Despite a number of new factories being opened by established technology companies experts have no clear answer as to when things will level out. The consensus seems to be that it may continue through 2023[3] and even last into 2024.

What Does This All Mean?

There are two ways to look at the factors above:

Reactive - Seeing rising inflation rates and a major imbalance between supply and demand, one sensible reaction would be to buy while you can. Perhaps you’re not getting the best deal right now, but at least you have something to drive in the midst of challenging times. On top of that, if things continue to spiral negatively, you may save money buying now rather than waiting.

Hopeful - Some industry experts believe this is a short term situation[4] and should be resolved before the end of the year.

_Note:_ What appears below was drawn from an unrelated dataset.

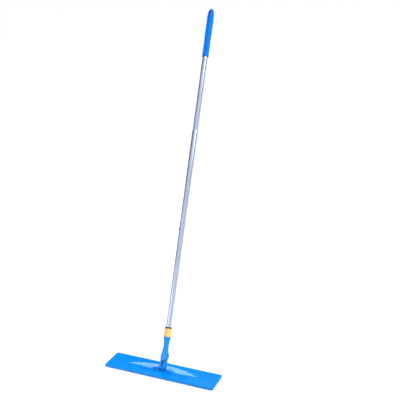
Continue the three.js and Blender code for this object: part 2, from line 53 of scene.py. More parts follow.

If that’s the case and things start to reset then your patience could save you a lot of money.

No one has all the answers as to which approach is best. Consider your car buying needs along with your financial situation, and then research your options to make an informed decision.

Is Now A Good Time to Buy a Car?

While we’ve identified a few tips to help you get more attention from salespeople or to shop during the biggest sales, the bottom line is this—there is no “right time” to buy a car.

At any time of year, if you need a vehicle and you find a good price that fits your budget, consider making the purchase. Sometimes waiting around for that perfect moment can pay off, but other times it just lets an opportunity slip by. As an informed consumer, you can make the decision that best meets your needs.